Terminal 2 opened in 1992 and handles ANA and Star Alliance partners including Lufthansa, United, Air Canada, Korean Air, and several other carriers. It is a brighter and more spacious building than T1, reflecting the decade-later construction. T2 was expanded in 2008 and again in 2019 with additional international gates in a new satellite building connected by an underground walking tunnel. The domestic terminal at Narita, which handles ANA and JAL domestic connections, is a separate building adjacent to T2 reached by a 15-minute bus shuttle.

Terminal 3 opened in 2015 as a dedicated low-cost carrier facility and is the most basic of the three buildings.
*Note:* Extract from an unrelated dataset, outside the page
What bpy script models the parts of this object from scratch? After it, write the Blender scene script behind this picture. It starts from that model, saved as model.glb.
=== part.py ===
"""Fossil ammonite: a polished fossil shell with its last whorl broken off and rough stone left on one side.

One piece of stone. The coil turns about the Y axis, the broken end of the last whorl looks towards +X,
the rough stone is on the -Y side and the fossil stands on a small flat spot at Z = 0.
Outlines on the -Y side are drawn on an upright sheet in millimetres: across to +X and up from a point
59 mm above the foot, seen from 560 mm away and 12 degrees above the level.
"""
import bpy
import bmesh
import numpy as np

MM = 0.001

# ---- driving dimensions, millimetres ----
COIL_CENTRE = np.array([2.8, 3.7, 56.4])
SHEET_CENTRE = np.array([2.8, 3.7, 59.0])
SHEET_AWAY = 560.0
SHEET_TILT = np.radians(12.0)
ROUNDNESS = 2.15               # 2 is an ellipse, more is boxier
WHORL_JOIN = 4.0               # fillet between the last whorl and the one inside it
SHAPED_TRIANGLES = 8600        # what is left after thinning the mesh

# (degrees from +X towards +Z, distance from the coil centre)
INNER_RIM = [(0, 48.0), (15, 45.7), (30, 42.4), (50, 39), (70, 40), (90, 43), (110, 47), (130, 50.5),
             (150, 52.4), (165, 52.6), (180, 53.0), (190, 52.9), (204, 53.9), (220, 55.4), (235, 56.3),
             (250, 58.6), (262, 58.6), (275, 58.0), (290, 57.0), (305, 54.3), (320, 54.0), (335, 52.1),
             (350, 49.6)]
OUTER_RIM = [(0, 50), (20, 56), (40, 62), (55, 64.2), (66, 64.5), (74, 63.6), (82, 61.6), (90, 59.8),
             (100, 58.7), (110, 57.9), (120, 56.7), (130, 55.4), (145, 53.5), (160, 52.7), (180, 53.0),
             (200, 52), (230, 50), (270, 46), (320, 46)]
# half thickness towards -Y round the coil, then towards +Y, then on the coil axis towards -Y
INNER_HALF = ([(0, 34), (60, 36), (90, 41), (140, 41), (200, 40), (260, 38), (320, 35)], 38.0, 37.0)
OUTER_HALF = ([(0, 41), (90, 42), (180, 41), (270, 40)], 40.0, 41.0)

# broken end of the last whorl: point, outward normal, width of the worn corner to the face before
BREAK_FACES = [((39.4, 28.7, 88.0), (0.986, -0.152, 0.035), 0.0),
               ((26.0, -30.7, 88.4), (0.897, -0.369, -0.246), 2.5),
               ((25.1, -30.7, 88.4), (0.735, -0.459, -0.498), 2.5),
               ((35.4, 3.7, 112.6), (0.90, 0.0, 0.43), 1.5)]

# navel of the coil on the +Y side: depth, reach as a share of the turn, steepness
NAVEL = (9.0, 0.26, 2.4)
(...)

Jet Star Japan, Peach Aviation, Spring Airlines Japan, and several international LCCs including AirAsia and Scoot use T3. The terminal is deliberately minimal: bare concrete floors, exposed steel structure, and a conveyor belt check-in shared among all tenants. Food options are limited to a basic food court and convenience stores. For the price-sensitive passengers using LCCs, T3's efficiency is adequate; for anyone accustomed to the service standards of T1 or T2, it can feel stark.

Modernisation Projects and Expansion

Since 2010, Narita Airport Authority (NAA) has pursued a sustained modernisation programme to reduce the competitiveness gap with Haneda, which gained expanded international capacity in 2020. The most visible element of this programme is the commercial redevelopment of T1's domestic and international retail zones, which now include Japan's largest airport duty-free store by floor area, a dedicated Japanese craft spirits section featuring regional sake and shochu producers, and a food court that has moved beyond the generic fast-food model toward locally sourced Japanese regional cuisine.
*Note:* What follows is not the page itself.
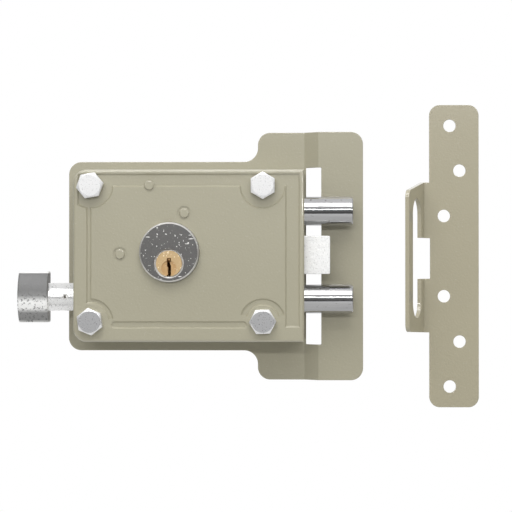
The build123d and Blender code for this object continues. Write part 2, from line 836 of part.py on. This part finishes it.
# Strike: base plate and leaning flange with the bolt slot and latch notch
def strike_holes():
    places = []
    for inset, end_gap in zip(strike_hole_insets, strike_hole_end_gaps):
        for side in (1, -1):
            places.append((strike_left + inset, side * (strike_height / 2 - end_gap) - case_drop))
    return places


def strike_flange():
    lean = math.radians(flange_lean)
    root_x = strike_left - flange_tab
    tip_x = root_x - (flange_depth - strike_thick) * math.tan(lean)
    across = strike_thick / math.cos(lean)
    profile = make_face(Polyline(
        (strike_left + over, 0),
        (root_x - strike_thick * math.tan(lean) / 2, 0),
        (root_x - across, -strike_thick),
        (tip_x - across, -flange_depth),
        (tip_x, -flange_depth),
        (root_x, -strike_thick),
        (strike_left + over, -strike_thick),
        close=True,
    ))
    flange = Pos(0, 0, -case_drop) * extrude(profile, amount=strike_height / 2, both=True)
    side = make_face(Polyline(
        (over, -flange_below),
        (over, flange_above),
        (-strike_thick, flange_above),
        (-flange_depth, flange_above - flange_taper_above),
        (-flange_depth, -flange_below + flange_taper_below),
        (-strike_thick, -flange_below),
        close=True,
    ))
    side = fillet(side.vertices().group_by(Axis.X)[0], flange_corner)
    reach = abs(tip_x - strike_left) + strike_width
    mask = extrude(Plane(origin=(strike_left + over, 0, -case_drop), x_dir=(0, 1, 0), z_dir=(1, 0, 0)) * side,
                   amount=-reach)
    return flange & mask


def strike():
    middle_x = strike_left + strike_width / 2
    outline = Pos(middle_x, -case_drop) * round_rect(strike_width, strike_height, strike_corner)
    plate = slab(outline, 0, strike_thick) + strike_flange()
    slot_half = deadbolt_spread / 2 + deadbolt_dia / 2 + strike_slot_gap
    slot_width = deadbolt_dia + 2 * strike_slot_gap
    cut = (strike_left - strike_width, strike_left)
    round_z = slot_half - slot_width / 2
    for side in (1, -1):
        plate -= rod_x(slot_width, cut, deadbolt_depth, strike_z + side * round_z)
    slot_depth = (deadbolt_depth - slot_width / 2, deadbolt_depth + slot_width / 2)
    plate -= block(cut, slot_depth, (strike_z - round_z, strike_z + round_z))
    notch_half = strike_notch_height / 2
    notch_x = (cut[0], strike_left + strike_notch_bite)
    plate -= block(notch_x, (-over, deadbolt_depth), (strike_z - notch_half, strike_z + notch_half))
    for x, z in strike_holes():
        plate -= rod_y(strike_hole_dia, x, (-over, strike_thick + over), z)
    return plate


def main():
    os.makedirs("parts", exist_ok=True)
    nodes = {
        "back_plate": back_plate,
        "cover": cover,
        "case_bolts": case_bolts,
        "case_nuts": case_nuts,
        "post_rivets": post_rivets,
        "guide_plate": guide_plate,
        "bolt_guide": bolt_guide,
        "guide_studs": guide_studs,
        "bar_staple": bar_staple,
        "cylinder_shell": cylinder_shell,
        "cylinder_nut": cylinder_nut,
        "chamber_cap": chamber_cap,
        "driver_pins": driver_pins,
        "pin_springs": pin_springs,
        "plug": plug,
        "key_pins": key_pins,
        "drive_cam": drive_cam,
        "cam_screws": cam_screws,
        "deadbolt_upper": lambda: deadbolt(deadbolt_zs[0]),
        "deadbolt_lower": lambda: deadbolt(deadbolt_zs[1]),
        "bolt_carriage": bolt_carriage,
        "carriage_rivets": carriage_rivets,
        "latch_bolt": latch_bolt,
        "latch_bar": latch_bar,
        "latch_spring": latch_spring,
        "pull_shaft": pull_shaft,
        "pull_knob": pull_knob,
        "shaft_pin": shaft_pin,
        "knob_pin": knob_pin,
        "strike": strike,
    }
    for node, make in nodes.items():
        save(make(), node)


main()
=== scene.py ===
import json
import math

import bpy
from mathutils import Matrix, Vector

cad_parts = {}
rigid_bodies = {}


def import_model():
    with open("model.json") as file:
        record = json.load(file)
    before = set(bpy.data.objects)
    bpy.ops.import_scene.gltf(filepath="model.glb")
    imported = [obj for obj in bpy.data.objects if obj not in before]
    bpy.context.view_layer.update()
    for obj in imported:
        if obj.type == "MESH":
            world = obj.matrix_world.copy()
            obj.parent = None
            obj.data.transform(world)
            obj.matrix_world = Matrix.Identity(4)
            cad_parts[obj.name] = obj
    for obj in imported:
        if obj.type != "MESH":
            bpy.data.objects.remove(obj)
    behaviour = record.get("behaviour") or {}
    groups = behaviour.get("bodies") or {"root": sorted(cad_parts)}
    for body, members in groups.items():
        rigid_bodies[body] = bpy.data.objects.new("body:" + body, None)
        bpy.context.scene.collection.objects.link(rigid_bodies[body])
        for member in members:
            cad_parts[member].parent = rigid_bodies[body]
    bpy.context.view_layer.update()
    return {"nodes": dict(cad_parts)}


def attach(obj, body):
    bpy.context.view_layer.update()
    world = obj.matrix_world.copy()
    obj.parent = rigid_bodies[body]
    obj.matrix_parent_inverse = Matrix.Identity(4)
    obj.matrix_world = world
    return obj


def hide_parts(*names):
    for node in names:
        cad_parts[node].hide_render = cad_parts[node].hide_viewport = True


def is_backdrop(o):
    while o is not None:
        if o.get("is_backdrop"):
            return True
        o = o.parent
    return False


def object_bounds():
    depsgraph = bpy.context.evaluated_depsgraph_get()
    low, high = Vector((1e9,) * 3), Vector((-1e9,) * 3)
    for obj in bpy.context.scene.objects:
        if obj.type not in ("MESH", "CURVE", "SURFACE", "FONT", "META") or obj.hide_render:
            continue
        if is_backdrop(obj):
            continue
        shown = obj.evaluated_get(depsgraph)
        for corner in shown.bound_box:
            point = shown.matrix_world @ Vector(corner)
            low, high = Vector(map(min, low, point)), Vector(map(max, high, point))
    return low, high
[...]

The longest-delayed element of Narita's modernisation is ground transport. The 60-kilometre distance from the airport to central Tokyo by road or rail has always been the airport's primary disadvantage, and solving it comprehensively requires infrastructure investment beyond the airport's own budget. The most recent proposal — a maglev or high-speed rail line connecting Narita to Tokyo in 15 minutes — was studied in 2020 and is under consideration for inclusion in the national infrastructure programme, but no construction timeline has been confirmed. Until such a connection exists, Narita's ground transport will remain a competitive disadvantage relative to Haneda.
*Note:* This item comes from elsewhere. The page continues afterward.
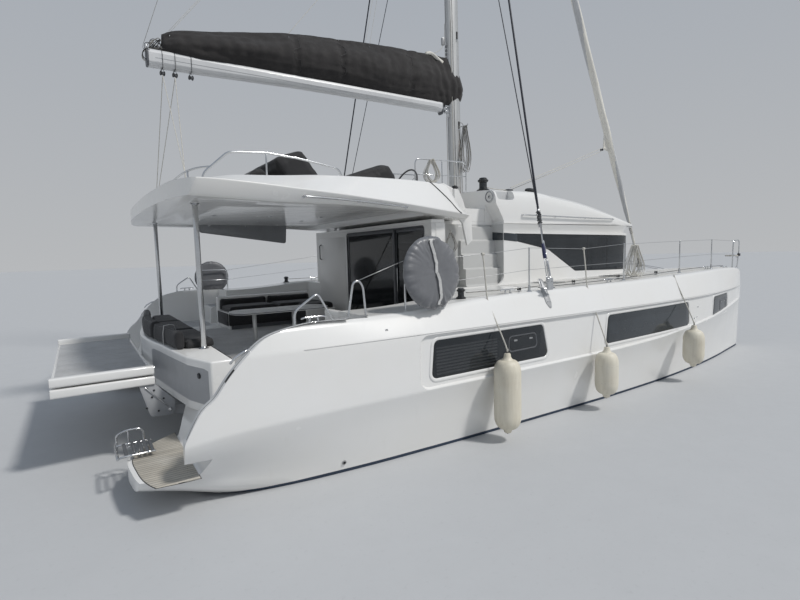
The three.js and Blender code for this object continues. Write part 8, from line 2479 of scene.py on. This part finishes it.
# ---------- shrouds ----------
def make_shrouds():
    for side, s in SIDES:
        c = Vector((-1.48, s * 3.965, 2.18))
        for k, (z, dx) in enumerate(((17.6, -.035), (13.9, .035))):
            a = c + Vector((dx, 0, 0))
            b = Vector((mast_x(z), s * .114, z))
            d = (b - a).normalized()
            P = lambda t: a + d * t
            u = Vector((1, 0, 0)) - d * d.x
            u.normalize()
            Lw = (b - a).length
            if k == 0:
                # open screw frame under tape, rod, shackled terminal with its lashing, then the sleeved stay
                put(f"shroud_wire_{side}_{k}", tube_mesh([P(1.16), P(1.20), P(6), P(Lw - .30), P(Lw - .28), b], .016, 10, radii=[.010, .0175, .0165, .0165, .008, .007]), COVER, slot="stainless", deg=60, replaces=["shrouds_" + side])
                put(f"turnbuckle_{side}_{k}", merge([tube_mesh([P(.0), P(.07)], .0105, 12), tube_mesh([P(.06) - u * .024, P(.09) - u * .024, P(.09) + u * .024, P(.06) + u * .024], .011, 8)] + [tube_mesh([P(.07) + u * q, P(.40) + u * q * .8], .0075, 10) for q in (-.021, .021)] + [tube_mesh([P(.60), P(.64), P(.90), P(.93)], .011, 12, radii=[.009, .0115, .0095, .012])]), STEEL, slot="stainless", deg=50)
                put(f"shroud_cover_{side}_{k}", tube_mesh([P(.385), P(.40), P(.47), P(.56), P(.62), P(.635)], .026, 16, radii=[.012, .027, .0285, .0265, .022, .010]), COVER_BLUE, deg=60)
                rope = []
                for i in range(130):
                    an = i / 12 * 2 * math.pi
                    tt = .955 + .205 * i / 129
                    rope.append(P(tt) + (u * math.cos(an) + d.cross(u) * math.sin(an)) * (.030 + .006 * math.sin(i * .21)))
                put(f"shroud_tape_{side}", tube_mesh(rope, .0062, 6), ROPE_DARK, deg=60)
                put(f"shroud_terminal_{side}", merge([tube_mesh([P(.91), P(.93), P(1.19), P(1.21)], .02, 14, radii=[.014, .024, .023, .012]), rbox(*lo_hi(1, P(.93).x - .030, P(.93).x + .030), *lo_hi(1, P(.93).y - .016, P(.93).y + .016), P(.93).z - .03, P(.93).z + .03, .010, bevel=.004), tube_mesh([P(1.10) - u * .045, P(1.10) + u * .045], .008, 10), tube_mesh([P(.99) - u * .042, P(.99) + u * .042], .008, 10)]), STEEL_DULL, slot="stainless", deg=50)
            else:
                put(f"shroud_wire_{side}_{k}", tube_mesh([P(.62), P(.80), P(.84), P(6), P(Lw - .4), b], .0085, 8, radii=[.0060, .0060, .0090, .0085, .0085, .0060]), COVER, slot="stainless", deg=60)
                put(f"turnbuckle_{side}_{k}", merge([tube_mesh([P(.0), P(.10)], .0095, 12), tube_mesh([P(.10), P(.12), P(.36), P(.38)], .015, 14, radii=[.010, .0155, .0155, .010]), tube_mesh([P(.38), P(.50)], .0085, 12), tube_mesh([P(.50), P(.52), P(.68), P(.70)], .011, 12, radii=[.009, .0115, .0105, .0065])]), STEEL, slot="stainless", deg=50)
                put(f"split_pins_{side}_{k}", merge([ring_tube_at(P(t), d, .017, .0018) for t in (.125, .355)]), STEEL_DULL, deg=60)
            put(f"mast_tang_{side}_{k}", rbox(b.x - .022, b.x + .022, *lo_hi(s, .086, .118), b.z - .06, b.z + .05, .012, axis="y", bevel=.003), STEEL, slot="stainless")
        # chainplate: long leaf bolted to the side, with the clevis block above the deck edge
        leaf = fillet([(-1.525, 2.235), (-1.435, 2.235), (-1.415, 2.05), (-1.425, 1.86), (-1.48, 1.745), (-1.545, 1.86), (-1.545, 2.05)], .03, 5)
        y = lambda z: 3.0 + (HF[3](-1.48) + (HF[4](-1.48) - HF[3](-1.48)) * max(0, (z - 1.65)) / (HF[5](-1.48) - 1.65))
        rings = []
        for off, ins in ((-.006, .0), (.003, .0), (.006, .003)):
            rings.append([(x, s * (y(z) + off + .004), z) for x, z in offset(leaf, ins)])
        put("chainplate_" + side, loft(rings), STEEL_DULL, slot="stainless", deg=40)
        put("chainplate_bolts_" + side, merge([lathe_mesh([(0, 0), (.010, 0), (.009, .005), (0, .007)], (-1.482 + dx, s * (y(z) + .009), z), (0, s, .4), 12) for z, dx in ((1.80, 0), (1.88, -.02), (1.88, .03), (1.97, .0), (2.04, -.03), (2.04, .035))]), STEEL)
        put("shroud_clevis_" + side, merge([rbox(-1.538, -1.422, *lo_hi(s, 3.930, 3.986), 2.062, 2.255, .022, axis="x", bevel=.006), tube_mesh([(-1.60, s * 3.957, 2.09), (-1.36, s * 3.957, 2.09)], .014, 12), tube_mesh([(-1.515, s * 3.92, 2.20), (-1.515, s * 3.995, 2.20)], .011, 12), tube_mesh([(-1.445, s * 3.92, 2.20), (-1.445, s * 3.995, 2.20)], .011, 12)]), STEEL, slot="stainless", deg=50)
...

The new third runway, approved in 2020 after 50 years of negotiation, will extend to 3,500 metres — a full-length runway capable of handling all commercial aircraft types — and will add approximately 50,000 annual aircraft movements to Narita's current capacity of 300,000 movements. The runway's northern orientation will allow simultaneous operations with the existing two runways in most wind conditions, effectively ending the capacity constraint that has limited Narita's growth since its founding. Construction is progressing and an operational date of 2028 is targeted to coincide with international demand growth forecast for the World Expo 2025 travel period extending into 2027–2028.

Ground Transport Options

The Narita Express (N'EX), operated by JR East, is the premium train connection between Narita and central Tokyo. Reserved-seat trains run approximately every 30 minutes during the day and stop at Shinjuku, Shibuya, Yokohama, and Ofuna — destinations that cover the primary commercial and tourist areas of Tokyo and greater Tokyo without transfers. The standard one-way fare to Shinjuku is JPY 3,070; the JR Pass covers the N'EX fare for pass holders, making it effectively free for tourists with a Japan Rail Pass.

The Keisei Skyliner is the fastest option to the northeastern part of Tokyo — the route to Ueno takes 41 minutes and connects to the Yamanote Line at Nippori in 36 minutes. At JPY 2,520, it is cheaper than the N'EX and competitive in journey time to areas in eastern central Tokyo. The Skyliner is the choice of experienced Japan travellers staying in the Asakusa, Ueno, Akihabara, or Akasaka areas, where the Keisei network connections at Nippori and Ueno are more convenient than the N'EX stops.

Limousine buses operated by Airport Transport Service Co. connect Narita to a wide network of Tokyo hotels for JPY 3,000–3,500 per person, with dedicated stops at the major hotel clusters in Shinjuku, Ikebukuro, Akasaka, and Shibuya. Journey times are 80–130 minutes depending on traffic and destination. Taxis from Narita cost approximately JPY 22,000–28,000 to central Tokyo — significantly more expensive than any alternative and rarely used except in extraordinary circumstances. For groups of four, the per-person cost approaches the bus fare and the journey time advantage in off-peak hours is substantial enough to justify the premium.

Lounges and Pre-Departure Facilities

JAL's Sakura Lounge at Narita Terminal 1, accessed by JAL First and Business Class passengers and JMB Sapphire members, is one of the finest airline lounges in Japan. The facility received a full renovation in 2018 that introduced a dedicated teppanyaki counter, a Japanese whisky bar featuring rare allocations from Suntory and Nikka, private shower suites with deep soaking bathtubs (not merely showers, which is standard — the addition of soaking tubs reflects Japanese bathing culture), and a sleep room with reclinable chairs bookable for two-hour intervals.

ANA's The Suite Lounge in Terminal 2 matches the JAL Sakura standard and has the additional distinction of an operational kitchen preparing hot dishes to order rather than from a buffet. The ramen station, available from 6 a.m. to midnight, produces properly made tonkotsu and shoyu broths with fresh noodles — a detail that has been cited in numerous travel media as the single best piece of airport lounge food service in Japan. Priority Pass access at Narita is provided at the KAL Lounge (Korean Air) and several shared facility lounges in both T1 and T2, all of which are functional and adequately stocked but below the standard of the carrier flagship lounges.